A week-long satyagraha that the Jana Sangh, the BJP’s previous avatar, had launched in 1971 to demand official recognition for the yet-to-be-born Bangladesh
Virendra Kapoor Virendra Kapoor | 02 Apr, 2021
HAVING SCRUPULOUSLY avoided wading into divisive politics in this column, nonetheless I feel constrained to correct the ‘fake charge’ levied against Prime Minister Narendra Modi of spreading ‘fake news’. It is surprising that among those who rushed headlong to challenge Modi’s claim on his recent visit to Bangladesh that he had participated in a movement to press for its creation were Jairam Ramesh and Shashi Tharoor. Usually well-informed, the two Congress MPs seem to have erred badly this time. They were obviously unaware of the week-long satyagraha that the Jana Sangh, the Bharatiya Janata Party’s (BJP) previous avatar, had launched in early 1971 to demand official recognition for the yet-to-be-born Bangladesh. I speak with first-hand knowledge. As a cub reporter for the now defunct newspaper, The Motherland, I covered that agitation extensively. It began with a massive rally at the Boat Club—yes, public rallies were still held at that historic site abutting Rajpath—addressed by Atal Bihari Vajpayee. For an entire week, the satyagraha was staged daily but in different parts of the capital, with the objective of drawing in more and more people into lending support to what the party called ‘Recognise Bangladesh Satyagraha’.
On the penultimate day, after leading the satyagraha in Chandni Chowk, Vajpayee, along with hundreds of supporters, took the train from the Old Delhi Railway Station to Ferozepur to protest on the India-Pakistan border. But here is the point. On his return from Ferozepur, the week-long satyagraha ended where it had begun, that is, at the Boat Club. After Vajpayee’s clarion call to the assembled mass of people, tens of thousands courted arrest. Busloads of shouting, screaming Jana Sangh cadres demanding that the Indira Gandhi Government recognise what was then East Pakistan as a new and independent nation called Bangladesh were carted away by Delhi Police on hundreds of DTC buses. A large number were made to get off the buses in remote parts of the capital. But along with several leaders, at least 10,000-odd satyagrahis were formally arrested. Given that in all such agitations the Jana Sangh necessarily relied on the Rashtriya Swayamsevak Sangh (RSS)—as does BJP now—to supply the manpower, Modi’s assertion that he too had courted arrest for Bangladesh’s creation in 1971 is credible and verifiable. In all likelihood, if someone cared to sift through the old records of the Parliament Street and/or the Tughlaq Road police stations, Modi’s name would figure among the over 10,000 who were formally arrested that day. If Ramesh and Tharoor still want to defend their mocking of Modi’s claim, it is expected they would try and offer credible evidence. Otherwise, they rather than Modi would be guilty of spreading fake news.

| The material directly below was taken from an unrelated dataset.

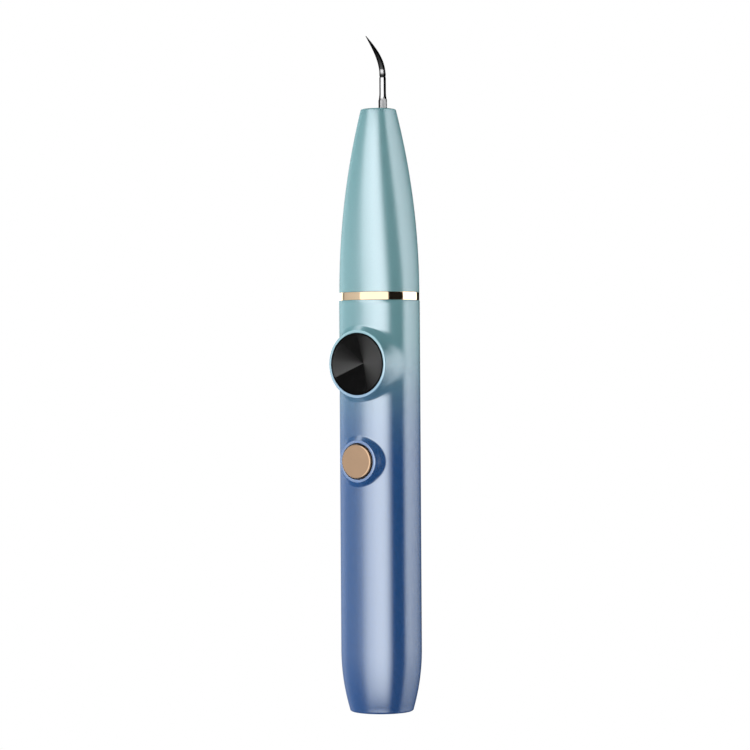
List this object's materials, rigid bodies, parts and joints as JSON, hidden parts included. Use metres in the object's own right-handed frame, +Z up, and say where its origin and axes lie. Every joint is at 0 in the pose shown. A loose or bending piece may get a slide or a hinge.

POLITICIANS BELIEVE the ‘janata’ has a short memory. That may be why they eat their words as you and I eat our breakfast. Take Sanjay Raut, Shiv Sena MP and editor of the party’s mouthpiece, Saamana, who preens himself as the creator of the ruling Maha Vikas Aghadi. Till the other day, he fiercely defended the Mumbai Police Assistant Sub Inspector Sachin Waze, calling him “a very honest and capable officer.” That was in mid-March. A week later, when Waze found himself in the clutches of the National Investigation Agency (NIA), and several sterling examples of his ‘honesty and capability’ tumbled out, the same Raut claimed he had warned that Waze could create problems for the Maharashtra government. We suppose Waze’s ‘honesty and capability’ have now become problematic for the Uddhav Thackeray government?
OF COURSE, POLITICIANS are not the only ones who swallow their words, believing no one would notice. The best in the media do it too. But in my long career as a hack, the most glaring example concerned a top editor. A mere 17 days before Operation Blue Star was launched to neutralise the armed thugs of Jarnail Singh Bhindranwale holed up inside the Golden Temple, he ordained from his perch as the second-most important man in the country not to use force, not to send in the Army under any circumstances to flush out the Khalistanis. No, “it is an option not available to Mrs Gandhi even as an option of last resort.” But a day after the Army actually went in to restore the sanctity of the holiest of the holy gurdwaras, the same oracle lamented angrily, “We are surprised why Mrs Gandhi did not send in the Army earlier. Why she had to wait this long.” A contemporary with a keen eye for such self-serving somersaults reproduced the two edits next day with the caption, ‘Thus spake the Oracle of Bori Bunder.’